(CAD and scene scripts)
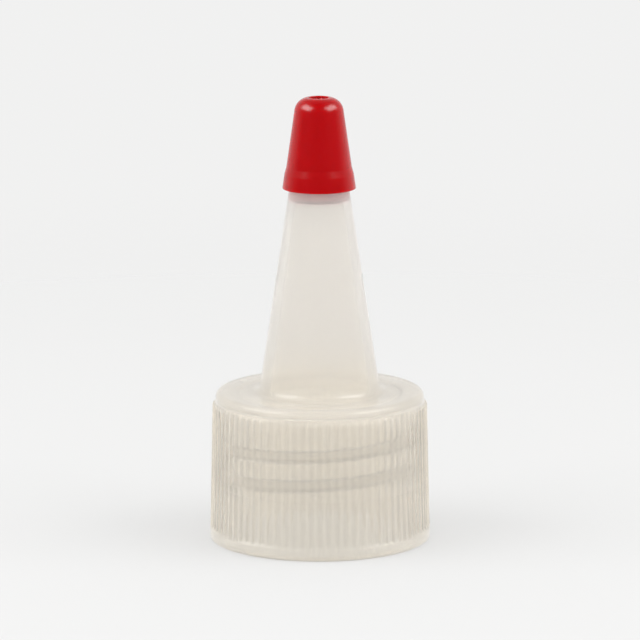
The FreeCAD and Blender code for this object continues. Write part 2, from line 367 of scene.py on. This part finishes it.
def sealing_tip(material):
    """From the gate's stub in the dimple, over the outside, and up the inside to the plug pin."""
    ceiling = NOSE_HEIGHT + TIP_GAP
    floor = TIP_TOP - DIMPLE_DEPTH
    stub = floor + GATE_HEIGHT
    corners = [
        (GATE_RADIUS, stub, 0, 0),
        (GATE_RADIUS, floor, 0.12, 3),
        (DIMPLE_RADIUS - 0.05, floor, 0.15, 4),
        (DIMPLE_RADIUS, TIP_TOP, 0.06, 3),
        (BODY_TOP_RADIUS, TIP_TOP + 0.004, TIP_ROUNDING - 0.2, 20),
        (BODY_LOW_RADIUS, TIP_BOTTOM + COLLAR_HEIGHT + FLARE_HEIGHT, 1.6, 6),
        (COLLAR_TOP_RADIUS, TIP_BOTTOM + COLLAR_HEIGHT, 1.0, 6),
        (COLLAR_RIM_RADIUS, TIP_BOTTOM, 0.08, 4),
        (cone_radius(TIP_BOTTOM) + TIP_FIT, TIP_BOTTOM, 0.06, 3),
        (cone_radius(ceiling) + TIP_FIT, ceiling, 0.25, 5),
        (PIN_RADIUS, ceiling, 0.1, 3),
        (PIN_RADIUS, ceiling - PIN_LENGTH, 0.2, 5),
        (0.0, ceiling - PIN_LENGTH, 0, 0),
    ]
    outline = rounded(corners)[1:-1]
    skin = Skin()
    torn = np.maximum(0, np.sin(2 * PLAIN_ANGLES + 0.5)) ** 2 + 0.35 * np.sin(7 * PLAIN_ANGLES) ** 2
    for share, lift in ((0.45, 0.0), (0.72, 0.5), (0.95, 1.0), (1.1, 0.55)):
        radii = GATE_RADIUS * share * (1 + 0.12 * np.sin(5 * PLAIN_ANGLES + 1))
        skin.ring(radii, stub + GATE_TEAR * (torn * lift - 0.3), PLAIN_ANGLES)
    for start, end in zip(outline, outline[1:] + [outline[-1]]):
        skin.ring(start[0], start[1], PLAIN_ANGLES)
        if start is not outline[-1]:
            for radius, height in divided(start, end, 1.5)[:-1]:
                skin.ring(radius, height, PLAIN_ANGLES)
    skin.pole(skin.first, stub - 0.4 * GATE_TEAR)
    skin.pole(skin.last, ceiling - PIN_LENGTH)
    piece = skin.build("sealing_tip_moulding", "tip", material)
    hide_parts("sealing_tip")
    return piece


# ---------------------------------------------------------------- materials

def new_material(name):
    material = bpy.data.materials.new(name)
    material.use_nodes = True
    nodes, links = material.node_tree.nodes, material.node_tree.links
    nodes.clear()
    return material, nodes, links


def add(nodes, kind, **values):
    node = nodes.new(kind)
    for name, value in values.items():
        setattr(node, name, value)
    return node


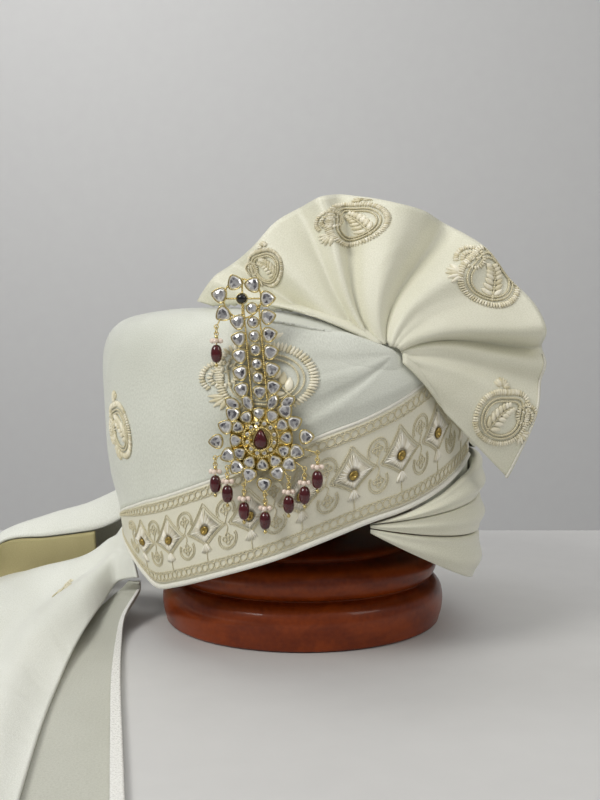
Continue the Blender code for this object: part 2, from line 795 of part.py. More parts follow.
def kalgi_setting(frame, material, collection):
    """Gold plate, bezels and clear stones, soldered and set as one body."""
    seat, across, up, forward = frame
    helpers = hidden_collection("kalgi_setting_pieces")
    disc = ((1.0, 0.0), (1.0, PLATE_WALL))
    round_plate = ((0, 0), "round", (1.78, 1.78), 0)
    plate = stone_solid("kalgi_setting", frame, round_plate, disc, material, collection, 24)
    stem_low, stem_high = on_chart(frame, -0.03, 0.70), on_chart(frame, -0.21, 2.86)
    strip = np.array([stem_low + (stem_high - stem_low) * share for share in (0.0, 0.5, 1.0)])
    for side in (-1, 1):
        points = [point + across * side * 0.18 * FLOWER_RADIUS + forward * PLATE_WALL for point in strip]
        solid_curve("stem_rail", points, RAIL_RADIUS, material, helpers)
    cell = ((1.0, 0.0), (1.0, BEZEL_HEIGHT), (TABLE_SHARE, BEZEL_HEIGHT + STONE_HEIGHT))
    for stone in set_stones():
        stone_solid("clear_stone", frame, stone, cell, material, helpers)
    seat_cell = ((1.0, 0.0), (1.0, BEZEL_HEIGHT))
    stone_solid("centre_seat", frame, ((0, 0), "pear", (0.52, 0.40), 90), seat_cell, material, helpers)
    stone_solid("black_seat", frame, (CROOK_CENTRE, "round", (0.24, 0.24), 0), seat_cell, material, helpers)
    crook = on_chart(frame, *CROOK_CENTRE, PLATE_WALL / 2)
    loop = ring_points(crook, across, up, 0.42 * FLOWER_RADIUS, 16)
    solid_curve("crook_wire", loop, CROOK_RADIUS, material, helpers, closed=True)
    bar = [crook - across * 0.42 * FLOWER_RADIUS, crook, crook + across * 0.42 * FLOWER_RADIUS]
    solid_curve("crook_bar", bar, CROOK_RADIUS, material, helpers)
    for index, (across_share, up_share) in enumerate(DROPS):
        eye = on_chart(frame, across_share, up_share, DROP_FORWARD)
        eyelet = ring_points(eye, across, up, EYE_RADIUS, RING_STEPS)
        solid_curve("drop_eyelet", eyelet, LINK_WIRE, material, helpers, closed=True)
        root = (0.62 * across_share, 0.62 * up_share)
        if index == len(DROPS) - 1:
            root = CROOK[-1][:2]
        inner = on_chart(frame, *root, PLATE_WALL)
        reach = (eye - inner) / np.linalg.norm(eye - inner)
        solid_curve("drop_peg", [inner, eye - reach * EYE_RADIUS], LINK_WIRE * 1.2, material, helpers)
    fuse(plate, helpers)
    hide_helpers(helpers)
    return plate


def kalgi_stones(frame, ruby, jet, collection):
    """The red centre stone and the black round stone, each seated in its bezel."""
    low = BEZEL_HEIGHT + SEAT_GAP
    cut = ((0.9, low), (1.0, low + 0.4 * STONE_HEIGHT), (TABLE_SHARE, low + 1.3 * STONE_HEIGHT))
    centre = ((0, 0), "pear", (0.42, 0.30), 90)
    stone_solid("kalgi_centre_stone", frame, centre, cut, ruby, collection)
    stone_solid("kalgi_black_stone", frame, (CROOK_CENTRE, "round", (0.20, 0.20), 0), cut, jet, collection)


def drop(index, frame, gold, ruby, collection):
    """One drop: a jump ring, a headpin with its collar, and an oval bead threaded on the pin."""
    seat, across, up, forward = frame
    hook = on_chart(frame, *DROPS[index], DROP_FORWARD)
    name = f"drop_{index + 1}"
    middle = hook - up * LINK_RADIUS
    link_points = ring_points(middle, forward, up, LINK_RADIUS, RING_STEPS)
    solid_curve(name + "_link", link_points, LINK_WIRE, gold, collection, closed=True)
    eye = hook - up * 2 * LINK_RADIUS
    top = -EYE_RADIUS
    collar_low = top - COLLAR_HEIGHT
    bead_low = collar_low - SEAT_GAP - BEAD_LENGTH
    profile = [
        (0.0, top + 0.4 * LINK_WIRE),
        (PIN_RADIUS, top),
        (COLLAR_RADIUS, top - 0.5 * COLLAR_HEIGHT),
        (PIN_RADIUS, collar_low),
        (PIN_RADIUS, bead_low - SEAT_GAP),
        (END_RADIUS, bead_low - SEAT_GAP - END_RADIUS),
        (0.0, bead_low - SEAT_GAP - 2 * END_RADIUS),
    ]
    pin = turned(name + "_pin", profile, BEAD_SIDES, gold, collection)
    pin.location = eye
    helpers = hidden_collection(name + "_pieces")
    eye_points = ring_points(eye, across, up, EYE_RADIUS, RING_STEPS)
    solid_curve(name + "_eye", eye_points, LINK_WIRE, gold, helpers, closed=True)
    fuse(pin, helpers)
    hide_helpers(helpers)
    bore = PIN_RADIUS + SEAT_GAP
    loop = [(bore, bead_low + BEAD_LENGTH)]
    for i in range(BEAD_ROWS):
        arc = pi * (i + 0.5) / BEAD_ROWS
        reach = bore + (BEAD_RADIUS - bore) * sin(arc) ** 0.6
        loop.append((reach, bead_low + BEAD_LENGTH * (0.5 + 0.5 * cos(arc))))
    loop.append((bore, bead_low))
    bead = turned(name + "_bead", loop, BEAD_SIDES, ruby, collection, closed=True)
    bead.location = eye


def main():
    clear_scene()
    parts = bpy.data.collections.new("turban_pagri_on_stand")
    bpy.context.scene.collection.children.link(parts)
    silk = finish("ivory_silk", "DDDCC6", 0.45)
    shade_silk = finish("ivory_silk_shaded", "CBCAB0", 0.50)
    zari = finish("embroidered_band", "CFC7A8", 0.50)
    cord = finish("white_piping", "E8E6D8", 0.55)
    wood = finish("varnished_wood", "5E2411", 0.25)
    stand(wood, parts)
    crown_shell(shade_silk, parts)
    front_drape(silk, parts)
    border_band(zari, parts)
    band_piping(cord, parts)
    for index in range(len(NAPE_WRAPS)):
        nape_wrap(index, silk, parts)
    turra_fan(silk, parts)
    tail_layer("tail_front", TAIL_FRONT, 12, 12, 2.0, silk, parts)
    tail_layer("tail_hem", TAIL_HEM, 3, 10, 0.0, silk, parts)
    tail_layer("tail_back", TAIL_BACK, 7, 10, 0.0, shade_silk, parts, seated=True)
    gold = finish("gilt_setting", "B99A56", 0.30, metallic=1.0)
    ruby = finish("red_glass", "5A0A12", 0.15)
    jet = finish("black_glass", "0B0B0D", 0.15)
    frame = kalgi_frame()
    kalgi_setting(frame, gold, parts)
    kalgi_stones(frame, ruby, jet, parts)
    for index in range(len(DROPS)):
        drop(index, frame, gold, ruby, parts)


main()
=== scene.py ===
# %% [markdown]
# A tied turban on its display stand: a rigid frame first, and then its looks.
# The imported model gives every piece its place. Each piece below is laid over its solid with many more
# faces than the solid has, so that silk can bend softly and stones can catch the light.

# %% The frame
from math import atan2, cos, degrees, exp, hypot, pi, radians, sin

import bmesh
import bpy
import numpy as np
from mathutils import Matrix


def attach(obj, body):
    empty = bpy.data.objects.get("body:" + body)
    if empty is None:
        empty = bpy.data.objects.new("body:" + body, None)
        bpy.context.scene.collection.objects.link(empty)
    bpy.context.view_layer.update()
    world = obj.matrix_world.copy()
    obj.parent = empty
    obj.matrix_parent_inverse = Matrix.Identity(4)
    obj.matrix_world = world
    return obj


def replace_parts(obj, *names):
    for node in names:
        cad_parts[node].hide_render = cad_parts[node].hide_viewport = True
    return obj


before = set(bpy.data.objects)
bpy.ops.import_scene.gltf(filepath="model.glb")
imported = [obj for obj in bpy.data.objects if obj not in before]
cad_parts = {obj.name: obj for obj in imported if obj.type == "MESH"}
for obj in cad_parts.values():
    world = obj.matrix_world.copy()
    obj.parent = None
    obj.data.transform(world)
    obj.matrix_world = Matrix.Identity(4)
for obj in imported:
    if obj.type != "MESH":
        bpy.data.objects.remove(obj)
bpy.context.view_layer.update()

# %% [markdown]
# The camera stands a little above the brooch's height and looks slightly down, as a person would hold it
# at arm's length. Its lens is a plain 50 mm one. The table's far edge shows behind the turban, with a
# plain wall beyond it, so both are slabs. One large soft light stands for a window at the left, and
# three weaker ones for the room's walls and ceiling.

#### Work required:
Exactly reproduce the lines that run from the line bearing "kalgi_stones(frame, ruby, jet, parts)" through the line bearing "from math import", with both end lines included.

#### Solution:
    kalgi_stones(frame, ruby, jet, parts)
    for index in range(len(DROPS)):
        drop(index, frame, gold, ruby, parts)


main()
=== scene.py ===
# %% [markdown]
# A tied turban on its display stand: a rigid frame first, and then its looks.
# The imported model gives every piece its place. Each piece below is laid over its solid with many more
# faces than the solid has, so that silk can bend softly and stones can catch the light.

# %% The frame
from math import atan2, cos, degrees, exp, hypot, pi, radians, sin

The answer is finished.